» **Short exercise**:
Restate verbatim the lines between the one holding "points = [vertex.co" and the one holding "obj.parent = empty", both included, and no others.

CAD and scene scripts:
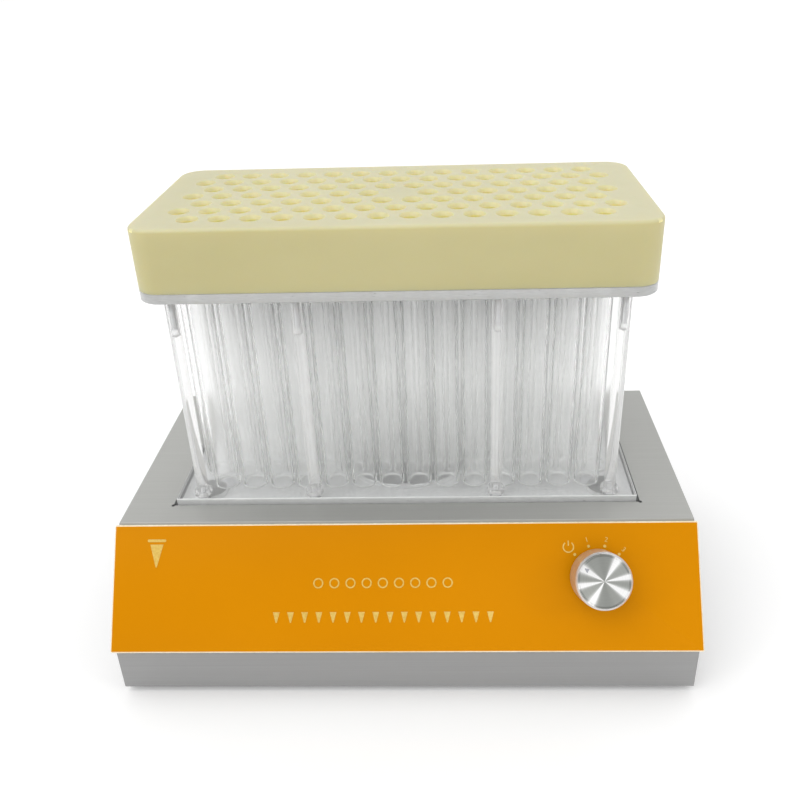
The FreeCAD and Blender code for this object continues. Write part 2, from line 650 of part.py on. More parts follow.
def motor():
    """The motor under the platform: its bracket, can and bearings, and the rotor with two weights."""
    bracket = new_body("motor_bracket", on_rack())
    low = f"{PLATFORM_BOTTOM} - Sizes.bracket_thickness"
    inside = "(Sizes.motor_length + 2 * Sizes.bracket_gap)"
    outside = f"({inside} + 2 * Sizes.bracket_thickness)"
    slab(bracket, outside, "Sizes.bracket_width", "Sizes.bracket_thickness", low)
    legs = new_sketch(bracket, level="Sizes.motor_z - Sizes.bracket_drop")
    for side in (-1, 1):
        rectangle(legs, "Sizes.bracket_thickness", "Sizes.bracket_width",
                  (f"{side} * ({inside} + Sizes.bracket_thickness) / 2", "0"))
    pad(bracket, legs, f"{low} - Sizes.motor_z + Sizes.bracket_drop + 1")
    bores = new_sketch(bracket, "YZ_Plane", level="-Sizes.motor_length")
    circles(bores, [(0, cell("motor_z"))], "Sizes.bearing_radius + 1.4")
    pocket(bracket, bores, "2 * Sizes.motor_length", upward=True)
    clamps = four_ways("clamp_x", "clamp_y")
    drill(bracket, clamps, "Sizes.screw_radius + Sizes.screw_gap", "6", PLATFORM_BOTTOM)
    screws(new_body("bracket_screws", on_rack()), clamps, "Sizes.platform_top", "7")

    can = new_body("motor_can", along_x(0))
    half = "Sizes.motor_length / 2"
    inner = "(Sizes.motor_radius - Sizes.can_wall)"
    seat = "(Sizes.bearing_radius + Sizes.rotor_gap)"
    lid = f"({half} - Sizes.can_wall)"
    revolve(can, [
        (seat, f"-{half}"), ("Sizes.motor_radius", f"-{half}"), ("Sizes.motor_radius", half),
        (seat, half), (seat, lid), (inner, lid), (inner, f"-{lid}"), (seat, f"-{lid}"),
    ])
    bearings = new_body("motor_bearings", along_x(0))
    for level in (f"-{half}", f"{half} - Sizes.bearing_length"):
        discs(bearings, ONE, "Sizes.bearing_radius", "Sizes.bearing_length", level,
              bore="Sizes.rotor_radius + Sizes.screw_gap")
    core = new_body("rotor_core", along_x(0))
    discs(core, ONE, "Sizes.core_radius", "Sizes.core_length", "-Sizes.core_length / 2",
          bore="Sizes.rotor_radius + Sizes.rotor_gap")
    shaft = new_body("rotor_shaft", along_x(0))
    discs(shaft, ONE, "Sizes.rotor_radius", "Sizes.rotor_length", "-Sizes.rotor_length / 2")
    for name, side in (("left", -1), ("right", 1)):
        weight = new_body(f"eccentric_weight_{name}", along_x(0))
        centre = f"{side} * Sizes.weight_x - Sizes.weight_thickness / 2"
        outline = new_sketch(weight, level=centre)
        polygon_half_disc(outline, cell("weight_radius"), cell("weight_hub"))
        circles(outline, ONE, "Sizes.rotor_radius + Sizes.rotor_gap")
        pad(weight, outline, "Sizes.weight_thickness")


def polygon_half_disc(sketch, radius, hub):
    """A half disc on the +X side of the sketch joined to a round hub on the other side."""
    half = math.pi / 2
    big = Part.ArcOfCircle(Part.Circle(V(0, 0, 0), Z_AXIS, radius), -half, half)
    small = Part.ArcOfCircle(Part.Circle(V(0, 0, 0), Z_AXIS, hub), half, 3 * half)
    sketch.addGeometry(big, False)
    sketch.addGeometry(small, False)
    sketch.addGeometry(Part.LineSegment(big.EndPoint, small.StartPoint), False)
    sketch.addGeometry(Part.LineSegment(small.EndPoint, big.StartPoint), False)


def electrical():
    """The power inlet and fuse at the back, the supply, and the control board on its standoffs."""
    inlet = new_body("power_inlet", on_rear(cell("inlet_x"), cell("inlet_z")))
    slab(inlet, "Sizes.flange_width", "Sizes.flange_height", "Sizes.flange_thickness")
    fillet(inlet, "Sizes.flange_corner", is_upright)
    slab(inlet, "Sizes.inlet_body_width", "Sizes.inlet_body_height", "Sizes.inlet_body_depth",
         "-Sizes.inlet_body_depth")
    socket = new_sketch(inlet, level="Sizes.flange_thickness")
    rectangle(socket, "Sizes.socket_width", "Sizes.socket_height")
    pocket(inlet, socket, "Sizes.socket_deep")
    ears = [(-cell("ear_x"), 0), (cell("ear_x"), 0)]
    face = "Sizes.flange_thickness"
    drill(inlet, ears, "Sizes.screw_radius + Sizes.screw_gap", "4", f"{face} + 1")
    countersinks(inlet, ears, face, "Sizes.ear_head")
    blades = new_body("inlet_blades", on_rear(cell("inlet_x"), cell("inlet_z")))
    outline = new_sketch(blades, level="Sizes.flange_thickness - Sizes.socket_deep")
    for side, drop in ((-1, 0), (1, 0), (0, 1)):
        rectangle(outline, "Sizes.blade_width", "Sizes.blade_height",
                  (f"{side} * Sizes.blade_x", f"-{drop} * Sizes.blade_drop"))
    pad(blades, outline, "Sizes.socket_deep - 3")
    ear_screws = new_body("inlet_screws", on_rear(cell("inlet_x"), cell("inlet_z")))
    screws(ear_screws, ears, face, "8", head="Sizes.ear_head")

    fuse = new_body("fuse_holder", on_rear(cell("fuse_x"), cell("inlet_z")))
    discs(fuse, ONE, "Sizes.fuse_flange", face)
    discs(fuse, ONE, "Sizes.fuse_radius", "Sizes.fuse_length", "-Sizes.fuse_length")
    drill(fuse, ONE, "Sizes.cap_radius + 0.1", "Sizes.cap_length + 2", face)
    cap = new_body("fuse_cap", on_rear(cell("fuse_x"), cell("inlet_z")))
    discs(cap, ONE, "Sizes.cap_radius", "Sizes.cap_length", f"{face} - Sizes.cap_length")
    slot = new_sketch(cap, level=face)
    rectangle(slot, "5", "1")
    pocket(cap, slot, "1.2")

    board_at = placed(cell("board_x"), cell("board_y"), 0)
    holes = four_ways("board_hole_x", "board_hole_y")
    standoffs = new_body("board_standoffs", board_at)
    discs(standoffs, holes, "Sizes.standoff_radius", "Sizes.board_lift", COVER_TOP)
    board_low = f"({COVER_TOP} + Sizes.board_lift)"
    board_top = f"({board_low} + Sizes.board_thickness)"
    board = new_body("control_board", board_at)
    slab(board, "Sizes.board_length", "Sizes.board_width", "Sizes.board_thickness", board_low)
    drill(board, holes, "Sizes.screw_radius + Sizes.screw_gap", "4", f"{board_top} + 1")
    drill(standoffs, holes, "Sizes.screw_radius", "6", board_low)
    fitted = new_body("board_components", board_at)
    slab(fitted, "16", "12", "10", board_top, ("-18", "0"))
    slab(fitted, "12", "8", "8", board_top, ("22", "4"))
    discs(fitted, [(0, -4), (9, -4)], "4", "11", board_top)

    supply = new_body("power_supply", placed(-cell("board_x"), cell("board_y"), 0))
    slab(supply, "Sizes.supply_length", "Sizes.supply_width", "Sizes.supply_height", COVER_TOP)
    fillet(supply, "Sizes.supply_corner", is_upright)
    screws(new_body("board_screws", board_at), holes, board_top, "6",
           "Sizes.screw_radius - Sizes.screw_gap", "Sizes.standoff_radius - 0.2", flush=False)


def lead(label, corners, bend):
    """A wire bundle along straight runs joined by round bends of one radius."""
    points = [V(*corner) for corner in corners]
    edges = []
    start = points[0]
    for before, corner, after in zip(points, points[1:], points[2:]):
        back = (before - corner).normalize()
        ahead = (after - corner).normalize()
        reach = bend / math.tan(back.getAngle(ahead) / 2)
        enter = corner + back * reach
        leave = corner + ahead * reach
        middle = (back + ahead).normalize()
        centre_far = math.hypot(bend, reach)
        through = corner + middle * (centre_far - bend)
        edges.append(Part.LineSegment(start, enter).toShape())
        edges.append(Part.Arc(enter, through, leave).toShape())
        start = leave
    edges.append(Part.LineSegment(start, points[-1]).toShape())
    path = Part.Wire(edges)
    ring = Part.Wire(Part.Circle(points[0], points[1] - points[0], cell("lead_radius")).toShape())
    solid = path.makePipeShell([ring], True, False)
    feature = doc.addObject("Part::Feature", label)
    feature.Label = label
    feature.Shape = solid
    feature.Placement = FreeCAD.Placement()


def leads():
    """The wire bundles clipped along the floor, clear of everything that shakes."""
    x, z = cell("inlet_x"), cell("inlet_z")
    back = cell("base_rear") - cell("inlet_body_depth")
    floor = 12
    lead("inlet_leads", [(x, back, z), (x, back - 14, z), (x, back - 14, floor), (x, -28, floor)], 6)
    x = cell("knob_across")
    lead("switch_leads", [(x, -38, 19), (x, -28, 19), (x, -28, 31.6), (x, -50.8, 43.2)], 4)


def rack():
    """The clear rack: two decks, eight rods with foot collars, and one hundred tubes in seven rows."""
    rows = tube_rows()
    every_tube = [place for row in rows for place in row]
    deck = new_body("rack_bottom_deck", on_rack())
    slab(deck, "Sizes.deck_width", "Sizes.deck_depth", "Sizes.deck_thickness",
         "Sizes.deck_top - Sizes.deck_thickness")
    drill(deck, every_tube, "Sizes.seat_radius", "Sizes.seat_depth", "Sizes.deck_top")
    low = "Sizes.deck_top - Sizes.deck_thickness"
    drill(deck, rod_places(), "Sizes.rod_tap_radius", "Sizes.deck_thickness + 2", "Sizes.deck_top + 1")
    countersinks(deck, rod_places(), low, upward=True)

    upper = new_body("rack_top_deck", on_rack())
    slab(upper, "Sizes.top_width", "Sizes.top_depth", "Sizes.top_thickness", RACK_TOP)
    fillet(upper, "Sizes.corner_radius", is_upright)
    roof = f"({RACK_TOP} + Sizes.top_thickness)"
    drill(upper, every_tube, "Sizes.tube_bore", "Sizes.top_thickness + 2", f"{roof} + 1")
    drill(upper, every_tube, "Sizes.seat_radius", "Sizes.seat_depth + 1",
          f"{RACK_TOP} + Sizes.seat_depth")
    pins = four_ways("pin_x", "pin_y")
    drill(upper, pins, "Sizes.pin_radius + 0.02", "Sizes.top_thickness - 1", roof)
    drill(upper, rod_places(), "Sizes.rod_tap_radius", "Sizes.top_thickness + 2", f"{roof} + 1")
    countersinks(upper, rod_places(), roof)
    locating = new_body("locating_pins", on_rack())
    discs(locating, pins, "Sizes.pin_radius", "Sizes.pin_height + Sizes.top_thickness - 1",
          f"{RACK_TOP} + 1")
    chamfer(locating, "Sizes.pin_nose", lies_at(number(f"{roof} + Sizes.pin_height")))

    for name, signs in (("rods_front", (-1,)), ("rods_rear", (1,))):
        rods = new_body(name, on_rack())
        discs(rods, rod_places(signs), "Sizes.rod_radius", "Sizes.tube_height", "Sizes.deck_top")
        taps = rod_places(signs)
        drill(rods, taps, "Sizes.rod_tap_radius", "Sizes.upper_tap", RACK_TOP)
        drill(rods, taps, "Sizes.rod_tap_radius", "Sizes.lower_tap + 1",
              "Sizes.deck_top + Sizes.lower_tap")
    collars = new_body("rod_collars", on_rack())
    discs(collars, rod_places(), "Sizes.collar_radius", "Sizes.collar_height", "Sizes.deck_top",
          bore="Sizes.rod_radius + 0.05")
    for index, row in enumerate(rows):
        tubes = new_body(f"tube_row_{index + 1}", on_rack())
        discs(tubes, row, "Sizes.tube_radius", "Sizes.tube_height + 2 * Sizes.seat_depth",
              "Sizes.deck_top - Sizes.seat_depth", bore="Sizes.tube_bore")
    fixing = new_body("rack_screws", on_rack())
    screws(fixing, rod_places(), roof, "Sizes.upper_screw")
    screws(fixing, rod_places(), low, "Sizes.lower_screw", upward=True)


def tray():
    """The thick moulded tray that funnels powder into the tubes, with sockets for the rack's pins."""
    body = new_body("funnel_tray", on_rack())
    base = f"({RACK_TOP} + Sizes.top_thickness)"
    roof = f"({base} + Sizes.tray_height)"
    every_tube = [place for row in tube_rows() for place in row]
    slab(body, "Sizes.top_width", "Sizes.top_depth", "Sizes.tray_height", base)
    fillet(body, "Sizes.corner_radius", is_upright)
    fillet(body, "Sizes.tray_rim", lies_at(number(roof)))
    drill(body, every_tube, "Sizes.funnel_radius", "Sizes.tray_height + 2", f"{roof} + 1")
    drill(body, every_tube, "Sizes.funnel_radius + Sizes.funnel_bevel", "Sizes.funnel_bevel", roof,
          taper=-45)
    drill(body, four_ways("pin_x", "pin_y"), "Sizes.socket_radius", "Sizes.socket_depth + 1",
          f"{base} + Sizes.socket_depth")


def check_and_write():
    """Stops on any failed object or bad shape, then writes each sub-part to its own file."""
    doc.recompute()
    for item in doc.Objects:
        if {"Invalid", "Error"} & set(item.State):
            raise RuntimeError(f"{item.Name} is {item.State}")
    parts = [o for o in doc.Objects if o.TypeId in ("PartDesign::Body", "Part::Feature")
             and not o.getParentGeoFeatureGroup()]
    for part in parts:
        if part.Shape.isNull() or not part.Shape.isValid():
            raise RuntimeError(f"{part.Label} has a bad shape")
    os.makedirs("parts", exist_ok=True)
    for part in parts:
        part.Shape.exportStep(f"parts/{part.Label}.step")
    box = FreeCAD.BoundBox()
    for part in parts:
        box.add(part.Shape.BoundBox)
    print(len(parts), "sub-parts; outer box", box)


fill_sheet()
housing_shell()
front_panel()
printed_marks()
bottom_cover()
mounting_blocks()
cover_screws()
feet()
control_switch()
knob()
platform()
motor()
electrical()
leads()
rack()
tray()
check_and_write()
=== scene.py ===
import json
import math

import bmesh
import bpy
from mathutils import Matrix, Vector, geometry


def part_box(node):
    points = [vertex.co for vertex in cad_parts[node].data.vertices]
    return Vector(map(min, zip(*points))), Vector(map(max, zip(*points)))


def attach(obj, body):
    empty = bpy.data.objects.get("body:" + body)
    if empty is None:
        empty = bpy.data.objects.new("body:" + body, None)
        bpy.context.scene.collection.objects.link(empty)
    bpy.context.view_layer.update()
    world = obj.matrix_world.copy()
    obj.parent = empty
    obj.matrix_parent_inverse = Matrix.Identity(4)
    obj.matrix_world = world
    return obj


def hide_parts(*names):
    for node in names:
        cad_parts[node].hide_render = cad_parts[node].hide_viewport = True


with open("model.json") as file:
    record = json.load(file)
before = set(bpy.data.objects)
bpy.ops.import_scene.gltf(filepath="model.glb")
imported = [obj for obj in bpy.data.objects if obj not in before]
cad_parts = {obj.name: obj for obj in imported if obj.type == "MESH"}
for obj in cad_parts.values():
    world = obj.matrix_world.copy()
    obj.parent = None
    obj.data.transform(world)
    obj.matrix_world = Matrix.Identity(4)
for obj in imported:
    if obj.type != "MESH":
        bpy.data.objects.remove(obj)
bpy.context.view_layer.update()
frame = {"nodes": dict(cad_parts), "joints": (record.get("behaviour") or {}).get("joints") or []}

# A vibrating filling stand for paper cones: steel base, orange panel, clear tube rack, cream tray.
# Metres, in the CAD frame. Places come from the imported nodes' boxes.

MM = 0.001
ROUND = 48          # sides of a small round
SAME_LEVEL = 1e-7   # heights or radii closer than this are equal


# ---------------------------------------------------------------- places taken from the frame

def span(node):
    """Lowest corner, highest corner, middle and size of a CAD node."""
    low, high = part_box(node)
    return low, high, (low + high) / 2, high - low


def joint(name):
    return next(j for j in frame["joints"] if j["name"] == name)


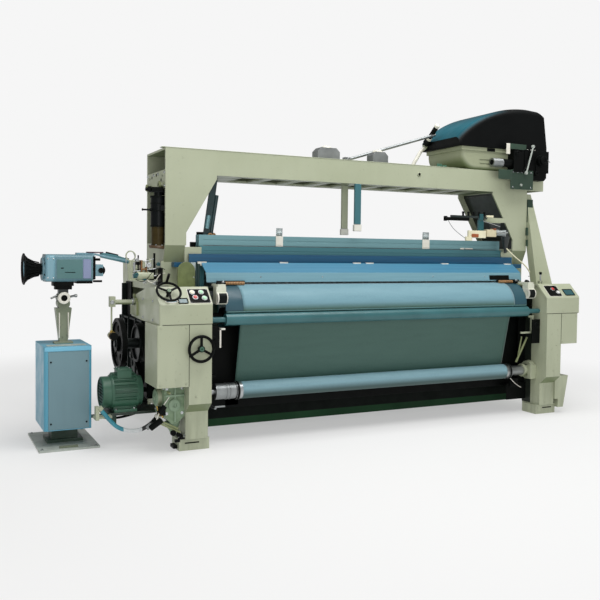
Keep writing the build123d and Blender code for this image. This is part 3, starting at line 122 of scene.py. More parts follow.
def colour(text):
    """Hex sRGB to linear RGBA."""
    parts = [int(text[i : i + 2], 16) / 255 for i in (0, 2, 4)]
    linear = [p / 12.92 if p <= 0.04045 else ((p + 0.055) / 1.055) ** 2.4 for p in parts]
    return (*linear, 1.0)


def feed(socket, value):
    """Link a node's first output or a socket, or set a plain value."""
    if isinstance(value, bpy.types.Node):
        value = value.outputs[0]
    if isinstance(value, bpy.types.NodeSocket):
        socket.id_data.links.new(value, socket)
    else:
        socket.default_value = value


def add(tree, kind, inputs=None, **settings):
    """A node with its settings and inputs, which are nodes, sockets or values."""
    made = tree.nodes.new(kind)
    for name, value in settings.items():
        setattr(made, name, value)
    for name, value in (inputs or {}).items():
        feed(made.inputs[name], value)
    return made


def blank(name):
    """A new material's tree, its surface shader and its object coordinates."""
    finish = bpy.data.materials.new(name)
    finish.use_nodes = True
    tree = finish.node_tree
    tree.nodes.clear()
    surface = add(tree, "ShaderNodeBsdfPrincipled")
    add(tree, "ShaderNodeOutputMaterial", {"Surface": surface})
    place = add(tree, "ShaderNodeTexCoord").outputs["Object"]
    return finish, tree, surface, place


# Blender's colour mix has its colour sockets at 6 and 7 and its result at 2
def blend_colour(tree, factor, first, second, way="MIX"):
    mix = add(tree, "ShaderNodeMix", data_type="RGBA", blend_type=way)
    for socket, value in ((0, factor), (6, first), (7, second)):
        feed(mix.inputs[socket], value)
    return mix.outputs[2]


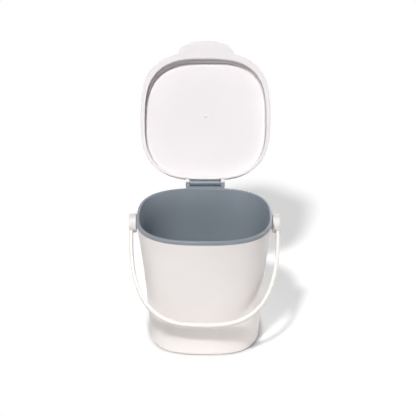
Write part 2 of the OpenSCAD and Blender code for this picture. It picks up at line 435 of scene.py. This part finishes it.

» **Task output**:
    points = [vertex.co for vertex in cad_parts[node].data.vertices]
    return Vector(map(min, zip(*points))), Vector(map(max, zip(*points)))


def attach(obj, body):
    empty = bpy.data.objects.get("body:" + body)
    if empty is None:
        empty = bpy.data.objects.new("body:" + body, None)
        bpy.context.scene.collection.objects.link(empty)
    bpy.context.view_layer.update()
    world = obj.matrix_world.copy()
    obj.parent = empty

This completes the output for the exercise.